%%

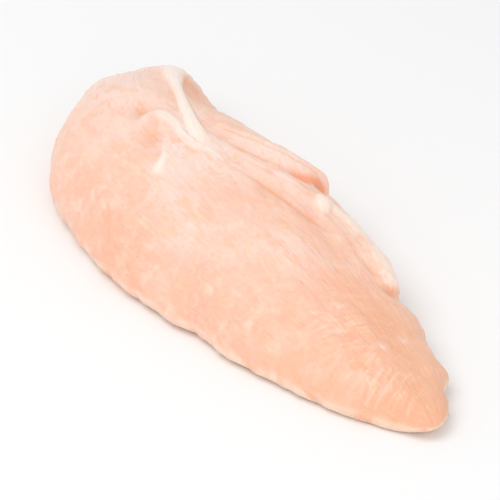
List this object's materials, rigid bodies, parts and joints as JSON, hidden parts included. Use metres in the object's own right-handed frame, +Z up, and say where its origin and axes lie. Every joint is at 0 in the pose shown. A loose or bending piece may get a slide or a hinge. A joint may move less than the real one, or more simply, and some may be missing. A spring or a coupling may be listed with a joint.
{
  "type": "raw chicken tenderloin",
  "caption": "Raw strip of chicken breast muscle with a blunt head, a thin tip, a white tendon and folded strips along one side, lying flat.",
  "frame": {"origin": "middle of the bounding box in plan, on the surface that the piece lies on", "axes": "+X from the blunt head to the thin tip, +Y towards the high side with the folded strips, +Z up"},
  "size_m": [0.1592, 0.0586, 0.0251],
  "materials": {
    "meat": "moist pale pink raw flesh, soft and slightly translucent, with a whiter tendon, lip and film"
  },
  "bodies": {
    "root": {"tenderloin": "meat"}
  },
  "joints": []
}
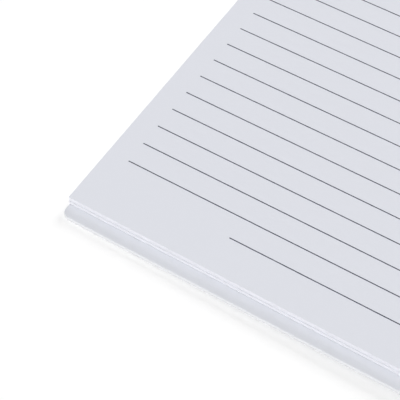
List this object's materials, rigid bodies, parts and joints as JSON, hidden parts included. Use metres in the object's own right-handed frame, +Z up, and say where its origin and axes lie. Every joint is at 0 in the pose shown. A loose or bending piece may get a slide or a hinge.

%%

What to work on
Your task is to reproduce all of the records exactly.

Result
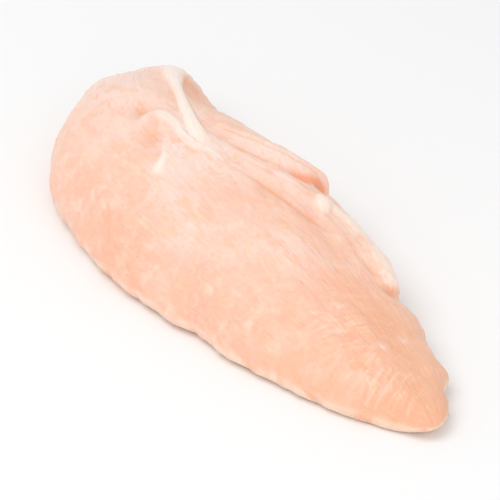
List this object's materials, rigid bodies, parts and joints as JSON, hidden parts included. Use metres in the object's own right-handed frame, +Z up, and say where its origin and axes lie. Every joint is at 0 in the pose shown. A loose or bending piece may get a slide or a hinge. A joint may move less than the real one, or more simply, and some may be missing. A spring or a coupling may be listed with a joint.
{
  "type": "raw chicken tenderloin",
  "caption": "Raw strip of chicken breast muscle with a blunt head, a thin tip, a white tendon and folded strips along one side, lying flat.",
  "frame": {"origin": "middle of the bounding box in plan, on the surface that the piece lies on", "axes": "+X from the blunt head to the thin tip, +Y towards the high side with the folded strips, +Z up"},
  "size_m": [0.1592, 0.0586, 0.0251],
  "materials": {
    "meat": "moist pale pink raw flesh, soft and slightly translucent, with a whiter tendon, lip and film"
  },
  "bodies": {
    "root": {"tenderloin": "meat"}
  },
  "joints": []
}
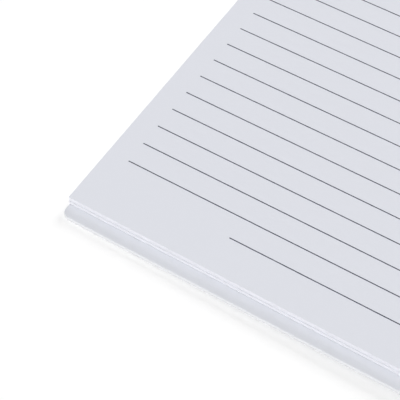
List this object's materials, rigid bodies, parts and joints as JSON, hidden parts included. Use metres in the object's own right-handed frame, +Z up, and say where its origin and axes lie. Every joint is at 0 in the pose shown. A loose or bending piece may get a slide or a hinge.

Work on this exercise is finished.